Was someone robbing Matthew’s house?
She only had a few seconds to decide what to do. Her decision was rapidly made, and though she thought it might be the wrong one in the light of day it was perfectly right by the dark of night.
She rushed into her bedroom, where she knocked her knee on a table in her haste to get dressed. In her hurry, she pulled on a shift, then a petticoat and an old blue dress trimmed with yellow that she often wore when she was painting. Her stockings and shoes went on, also in a hurry, and then a dark blue woolen cloak and cap of the same color and material. Mittens for her hands, and she was ready. Her intent was to catch up with the thief, if at all possible, and then start calling for a constable. She lit a lantern from the steadily-burning candle in her bedroom and on the way to the front door had a thought to awaken Marmaduke, but her grandfather’s snoring buzzed behind his own bedroom door and she decided enough time had been lost. This was her…adventure, perhaps? Yes, she thought. And never let it be said that the high-and-mighty Matthew Corbett would not appreciate her coming to the rescue of his stolen items.
So there.
Berry left the house, and stepped into bitter cold.

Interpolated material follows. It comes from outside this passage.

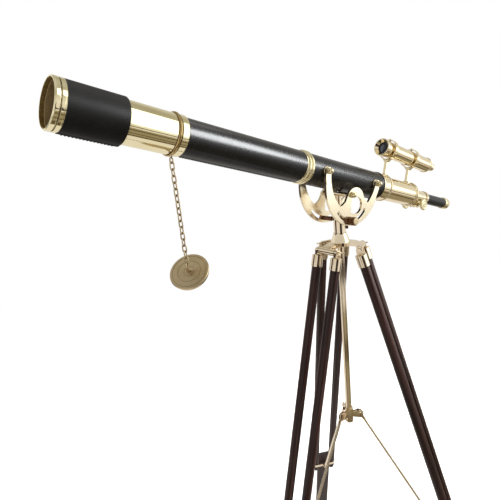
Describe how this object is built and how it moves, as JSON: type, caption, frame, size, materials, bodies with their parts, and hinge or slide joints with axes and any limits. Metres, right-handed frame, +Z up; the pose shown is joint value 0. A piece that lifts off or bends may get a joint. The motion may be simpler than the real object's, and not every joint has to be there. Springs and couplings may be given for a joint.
{
  "type": "telescope on tripod",
  "caption": "Leather-covered brass refracting telescope with a finder, slotted yoke, hanging lens cap and a folding wooden tripod with extending legs.",
  "frame": {"origin": "on the floor, under the centre line of the tripod", "axes": "+Z up, the barrel lies in the XZ plane and its objective end points along -X and up, +Y completes the frame"},
  "size_m": [0.9561, 0.7246, 1.6444],
  "materials": {
    "polished_brass": "polished, lightly worn at the edges",
    "satin_brass": "satin, brushed",
    "dark_brass": "darkened, knurled",
    "black_leather": "semi-gloss, fine grain, sewn seam",
    "black_lacquer": "semi-gloss lacquer",
    "rosewood": "dark polished rosewood",
    "optical_glass": "clear, coated"
  },
  "bodies": {
    "tripod": {"tripod_head": "polished_brass", "leg_pivot_bolts": "polished_brass", "centre_tube": "polished_brass"},
    "stem": {"stem": "polished_brass", "clamp_rod": "dark_brass"},
    "barrel": {"main_tube": "polished_brass", "main_leather": "black_leather", "front_sleeve": "polished_brass", "front_collar": "polished_brass", "middle_band": "polished_brass", "objective_cell": "polished_brass", "objective_lenses": "optical_glass", "rear_collar": "polished_brass", "rear_tube": "polished_brass", "rear_flange": "polished_brass", "focuser_body": "polished_brass", "finder_brackets": "polished_brass", "bracket_screws": "dark_brass", "finder_tube": "polished_brass", "finder_objective": "optical_glass", "yoke_plates": "satin_brass", "yoke_studs": "polished_brass", "yoke_nuts": "polished_brass", "pivot_bolt": "polished_brass"},
    "hood": {"hood_tube": "polished_brass", "hood_leather": "black_leather", "hood_rim": "polished_brass"},
    "draw": {"draw_tube": "black_lacquer", "focus_rack": "dark_brass"},
    "pinion": {"focus_pinion": "polished_brass", "focus_knobs": "polished_brass"},
    "eyepiece": {"eyepiece": "polished_brass", "eyepiece_lenses": "optical_glass"},
    "finder_eyepiece": {"finder_eyepiece": "polished_brass", "finder_eye_lens": "optical_glass"},
    "clamp_knob": {"clamp_knob": "dark_brass"},
    "azimuth_screw": {"azimuth_screw": "dark_brass"},
    "hub": {"spreader_hub": "polished_brass"},
    "hub_screw": {"hub_screw": "dark_brass"},
    "chain_ring": {"chain_ring": "satin_brass"},
    "chain": {"cap_chain": "satin_brass"},
    "lens_cap": {"lens_cap": "satin_brass"},
    "leg_1": {"leg_1_rods": "rosewood", "leg_1_fittings": "polished_brass"},
    "board_1": {"leg_1_board": "rosewood", "leg_1_foot": "polished_brass"},
    "stay_1": {"leg_1_stay": "polished_brass"},
    "leg_screw_1": {"leg_1_screw": "polished_brass"},
    "leg_2": {"leg_2_rods": "rosewood", "leg_2_fittings": "polished_brass"},
    "board_2": {"leg_2_board": "rosewood", "leg_2_foot": "polished_brass"},
    "stay_2": {"leg_2_stay": "polished_brass"},
    "leg_screw_2": {"leg_2_screw": "polished_brass"},
    "leg_3": {"leg_3_rods": "rosewood", "leg_3_fittings": "polished_brass"},
    "board_3": {"leg_3_board": "rosewood", "leg_3_foot": "polished_brass"},
    "stay_3": {"leg_3_stay": "polished_brass"},
    "leg_screw_3": {"leg_3_screw": "polished_brass"}
  },
  "joints": [
    {"name": "azimuth", "type": "hinge", "parent": "tripod", "child": "stem", "pos_m": [0, 0, 1.36], "axis": [0, 0, 1], "continuous": true},
    {"name": "tilt", "type": "hinge", "parent": "stem", "child": "barrel", "pos_m": [0, 0, 1.412], "axis": [0, 1, 0], "range_deg": [-45, 42]},
    {"name": "hood_slide", "type": "slide", "parent": "barrel", "child": "hood", "axis": [0.9521, 0, -0.3057], "range_m": [0, 0.06]},
    {"name": "focus_draw", "type": "slide", "parent": "barrel", "child": "draw", "axis": [0.9521, 0, -0.3057], "range_m": [-0.045, 0.03]},
    {"name": "focus_knob_turn", "type": "hinge", "parent": "barrel", "child": "pinion", "pos_m": [0.27884, 0, 1.33838], "axis": [0, 1, 0], "range_deg": [-520, 348]},
    {"name": "eyepiece_slide", "type": "slide", "parent": "draw", "child": "eyepiece", "axis": [0.9521, 0, -0.3057], "range_m": [0, 0.02]},
    {"name": "finder_eyepiece_slide", "type": "slide", "parent": "barrel", "child": "finder_eyepiece", "axis": [0.9421, 0, -0.3355], "range_m": [0, 0.012]},
    {"name": "clamp_knob_turn", "type": "hinge", "parent": "stem", "child": "clamp_knob", "pos_m": [-0.008, -0.045, 1.362], "axis": [0, -1, 0], "range_deg": [-20, 360]},
    {"name": "azimuth_screw_turn", "type": "hinge", "parent": "stem", "child": "azimuth_screw", "pos_m": [0.01061, -0.01061, 1.343], "axis": [0.7071, -0.7071, 0], "range_deg": [-20, 360]},
    {"name": "leg_1_fold", "type": "hinge", "parent": "tripod", "child": "leg_1", "pos_m": [-0.0406, 0, 1.3023], "axis": [0, -1, 0], "range_deg": [0, 15.41]},
    {"name": "leg_2_fold", "type": "hinge", "parent": "tripod", "child": "leg_2", "pos_m": [0.0203, -0.03516, 1.3023], "axis": [0.866, 0.5, 0], "range_deg": [0, 15.41]},
    {"name": "leg_3_fold", "type": "hinge", "parent": "tripod", "child": "leg_3", "pos_m": [0.0203, 0.03516, 1.3023], "axis": [-0.866, 0.5, 0], "range_deg": [0, 15.41]},
    {"name": "hub_slide", "type": "slide", "parent": "tripod", "child": "hub", "axis": [0, 0, 1], "range_m": [0, 0.03115]},
    {"name": "hub_screw_turn", "type": "hinge", "parent": "hub", "child": "hub_screw", "pos_m": [-0.006, 0.01039, 0.9134], "axis": [-0.5, 0.866, 0], "range_deg": [-20, 360]},
    {"name": "stay_1_turn", "type": "hinge", "parent": "leg_1", "child": "stay_1", "pos_m": [-0.23064, 0, 0.55638], "axis": [0, -1, 0], "range_deg": [0, 15.22]},
    {"name": "leg_1_extend", "type": "slide", "parent": "leg_1", "child": "board_1", "axis": [-0.2657, 0, -0.964], "range_m": [-0.4, 0]},
    {"name": "leg_1_screw_turn", "type": "hinge", "parent": "leg_1", "child": "leg_screw_1", "pos_m": [-0.2451, -0.03975, 0.56037], "axis": [0, -1, 0], "range_deg": [-20, 360]},
    {"name": "stay_2_turn", "type": "hinge", "parent": "leg_2", "child": "stay_2", "pos_m": [0.11532, -0.19974, 0.55638], "axis": [0.866, 0.5, 0], "range_deg": [0, 15.22]},
    {"name": "leg_2_extend", "type": "slide", "parent": "leg_2", "child": "board_2", "axis": [0.1329, -0.2301, -0.964], "range_m": [-0.4, 0]},
    {"name": "leg_2_screw_turn", "type": "hinge", "parent": "leg_2", "child": "leg_screw_2", "pos_m": [0.15698, -0.19239, 0.56037], "axis": [0.866, 0.5, 0], "range_deg": [-20, 360]},
    {"name": "stay_3_turn", "type": "hinge", "parent": "leg_3", "child": "stay_3", "pos_m": [0.11532, 0.19974, 0.55638], "axis": [-0.866, 0.5, 0], "range_deg": [0, 15.22]},
    {"name": "leg_3_extend", "type": "slide", "parent": "leg_3", "child": "board_3", "axis": [0.1329, 0.2301, -0.964], "range_m": [-0.4, 0]},
    {"name": "leg_3_screw_turn", "type": "hinge", "parent": "leg_3", "child": "leg_screw_3", "pos_m": [0.08813, 0.23214, 0.56037], "axis": [-0.866, 0.5, 0], "range_deg": [-20, 360]},
    {"name": "chain_ring_turn", "type": "hinge", "parent": "barrel", "child": "chain_ring", "pos_m": [-0.36271, 0, 1.52993], "axis": [0, 1, 0], "range_deg": [-42, 45]},
    {"name": "chain_swing", "type": "hinge", "parent": "chain_ring", "child": "chain", "pos_m": [-0.36271, 0, 1.52308], "axis": [1, 0, 0], "range_deg": [-20, 20]},
    {"name": "cap_turn", "type": "hinge", "parent": "chain", "child": "lens_cap", "pos_m": [-0.36271, 0, 1.35988], "axis": [0.6157, -0.788, 0], "range_deg": [-38, 35]}
  ],
  "couplings": [
    {"joint": "focus_knob_turn", "follows": "focus_draw", "rad_per_m": 200},
    {"joint": "chain_ring_turn", "follows": "tilt", "ratio": -1},
    {"joint": "leg_2_fold", "follows": "leg_1_fold", "ratio": 1},
    {"joint": "leg_3_fold", "follows": "leg_1_fold", "ratio": 1},
    {"joint": "hub_slide", "follows": "leg_1_fold", "m_per_rad": 0.1158},
    {"joint": "stay_1_turn", "follows": "leg_1_fold", "ratio": 0.98734},
    {"joint": "stay_2_turn", "follows": "leg_1_fold", "ratio": 0.98734},
    {"joint": "stay_3_turn", "follows": "leg_1_fold", "ratio": 0.98734}
  ]
}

She followed her lantern’s glow along Queen Street, heading south in the same direction as the thief. It crossed her mind that she was foolish out here in the wintry dark, chasing what was most likely Hudson Greathouse fetching some item of clothing for Matthew, but still…if one could not be foolish sometimes, what was the point of life? And…if it wasn’t Greathouse, then…who? Well, she would see what she would see, and furthermore she was determined to show Matthew she could be a help to him and not a hindrance.
For not so very far ahead, closer toward the masted ships that sat moored to the harbor, three lantern lights were showing. She slowed her pace as she approached. If she were an animal, she would be sniffing the wind for the smells of thievery, but she could only trust what she could see. At each street corner she passed she looked in vain for the green lantern of a constable; no, they were all warming themselves before fires somewhere, so in essence Berry Grigsby was her own constable this frigid midnight.

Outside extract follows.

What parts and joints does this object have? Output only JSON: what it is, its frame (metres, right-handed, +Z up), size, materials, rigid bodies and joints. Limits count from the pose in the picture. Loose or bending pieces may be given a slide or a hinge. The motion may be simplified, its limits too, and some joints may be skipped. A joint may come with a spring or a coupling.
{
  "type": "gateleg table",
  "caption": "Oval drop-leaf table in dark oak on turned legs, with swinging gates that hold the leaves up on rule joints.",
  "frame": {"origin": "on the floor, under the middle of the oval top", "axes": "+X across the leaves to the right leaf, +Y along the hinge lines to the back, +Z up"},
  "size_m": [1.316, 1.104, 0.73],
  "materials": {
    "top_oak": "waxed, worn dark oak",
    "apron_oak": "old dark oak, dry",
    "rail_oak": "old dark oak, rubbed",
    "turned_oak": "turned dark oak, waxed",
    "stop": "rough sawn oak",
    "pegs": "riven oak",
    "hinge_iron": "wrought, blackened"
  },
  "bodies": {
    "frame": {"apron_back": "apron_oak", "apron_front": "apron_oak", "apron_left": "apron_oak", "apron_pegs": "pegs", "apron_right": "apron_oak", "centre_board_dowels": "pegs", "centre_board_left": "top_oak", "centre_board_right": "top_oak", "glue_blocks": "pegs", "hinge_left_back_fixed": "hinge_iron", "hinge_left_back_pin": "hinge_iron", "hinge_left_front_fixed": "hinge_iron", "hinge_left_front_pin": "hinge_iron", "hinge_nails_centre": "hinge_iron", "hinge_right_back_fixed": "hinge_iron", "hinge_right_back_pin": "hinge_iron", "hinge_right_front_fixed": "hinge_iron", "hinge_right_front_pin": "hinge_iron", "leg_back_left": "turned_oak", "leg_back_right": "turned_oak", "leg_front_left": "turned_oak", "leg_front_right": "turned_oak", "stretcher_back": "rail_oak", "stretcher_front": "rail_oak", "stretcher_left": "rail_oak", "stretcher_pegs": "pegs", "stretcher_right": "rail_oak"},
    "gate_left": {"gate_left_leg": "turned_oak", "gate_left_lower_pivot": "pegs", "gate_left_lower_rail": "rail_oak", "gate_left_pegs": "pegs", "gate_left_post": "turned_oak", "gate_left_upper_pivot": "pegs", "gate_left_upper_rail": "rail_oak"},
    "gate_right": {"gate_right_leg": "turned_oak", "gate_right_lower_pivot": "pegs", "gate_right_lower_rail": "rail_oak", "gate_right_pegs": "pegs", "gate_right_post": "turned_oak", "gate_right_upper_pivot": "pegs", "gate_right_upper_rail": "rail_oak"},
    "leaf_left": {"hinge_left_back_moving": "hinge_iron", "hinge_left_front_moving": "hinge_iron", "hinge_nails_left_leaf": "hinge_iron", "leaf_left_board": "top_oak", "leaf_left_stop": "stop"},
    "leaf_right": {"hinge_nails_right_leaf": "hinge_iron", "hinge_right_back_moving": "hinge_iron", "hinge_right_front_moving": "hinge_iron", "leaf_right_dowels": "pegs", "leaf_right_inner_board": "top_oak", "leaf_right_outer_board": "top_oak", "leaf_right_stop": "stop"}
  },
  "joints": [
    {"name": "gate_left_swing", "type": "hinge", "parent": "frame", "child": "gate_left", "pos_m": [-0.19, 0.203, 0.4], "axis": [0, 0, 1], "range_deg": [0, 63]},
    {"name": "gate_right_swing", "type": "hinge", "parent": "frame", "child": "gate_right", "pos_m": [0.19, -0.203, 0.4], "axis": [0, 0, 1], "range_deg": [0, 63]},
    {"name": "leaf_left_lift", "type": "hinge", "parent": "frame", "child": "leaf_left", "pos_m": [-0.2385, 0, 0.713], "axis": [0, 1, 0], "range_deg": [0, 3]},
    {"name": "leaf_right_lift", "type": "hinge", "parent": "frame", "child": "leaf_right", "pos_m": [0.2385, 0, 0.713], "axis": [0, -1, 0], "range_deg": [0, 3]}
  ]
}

She got close enough to make out four figures at the wharfside, and one of them a giant wearing a multi-colored coat or robe of some fashion and a turban. The figures all had their backs to her. They were walking out along a pier. And…in the middle there, the third figure…yes, it was. She would know his walk anywhere. He was walking stiffly, still in pain, and he was bundled up in what appeared to be a gray blanket. He was following the giant, and behind him was a man holding a bundle of clothes under one arm and in the opposite hand a lantern. They were going toward a small skiff tied to the pier.
She didn’t like the looks of this.
A wind had picked up, bringing a touch of ice. Or she felt an icy touch at her heart, for she had the sure feeling Matthew was being taken where he did not wish to go. She looked desperately for any sign of a constable’s lantern, but there was no green glow to be seen. No, this night she was on her own.
As was Matthew. Or so he might think. He was being guided into the skiff, which was big enough for five or six men unless one of them was a turbaned giant. Matthew had his head down. In concentration or defeat? she wondered. Whichever…she wasn’t going to let him be taken away like this, in the dead of night by villains unknown. For they had to be villains, to be stealing away from her the man she loved.